The BBL scheme launched on 4 May and approved £8.4bn of loans in the first week, while lenders approved just over £1bn in the first seven days of its launch in April.
Almost £15bn has been lent under the BBL scheme, double the amount under CBILS despite going live a month later.
The approval rate under BBL has also been higher, at 79.8 per cent as of 17 May compared with 50 per cent under CBILS, Rangwell said.
As of 17 May, the average size of BBL finance was £30,534 compared with £178,334 under CBILS.
Rangewell has launched its own dashboard to provide regular data on both schemes that shows approval rates and the value of loans, but it is still calling on the Treasury to provide a breakdown by region, sector and lender.

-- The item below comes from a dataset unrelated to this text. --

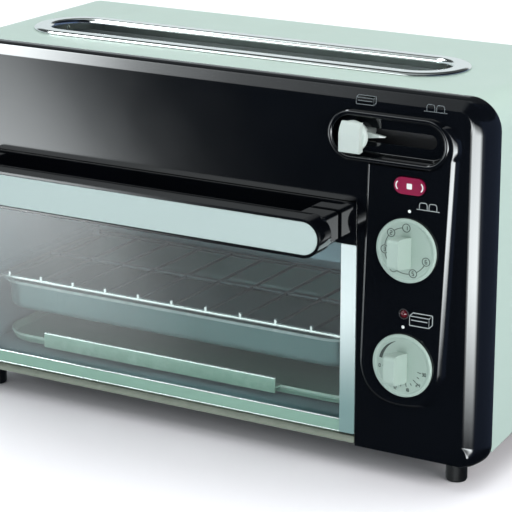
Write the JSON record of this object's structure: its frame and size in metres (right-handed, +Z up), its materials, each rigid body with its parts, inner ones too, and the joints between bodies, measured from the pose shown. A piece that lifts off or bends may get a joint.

“Although it’s unfashionable to say so, the response from lenders, on the whole, has been highly impressive in terms of the volume of loans they have been able to approve – on the ground, we have seen impressive examples of local managers at all lenders doing everything they can to help their business clients,” Nic Conner, research consultant for Rangewell, said.
“It is important to note that, especially with BBL, participating lenders are not going to profit from the scheme.
“The small size of the loans, substantial administrative costs and the high expected losses that they will have to manage on behalf of the government make that a certainty – in our opinion, their participation should be seen as a genuine effort to step up and help the British economy, as well as reacting to a certain extent to government ‘requests.’
“While the schemes have been a godsend to hundreds of thousands of small businesses to help them cover expenses during the lockdown, we would now encourage the government to start thinking in more detail about the future.
“We see most switched-on businesses now preparing for the next six to 18 months, rather than just on day-to-day survival.
“The government should be thinking and planning alongside them for the next stage of economic recovery.”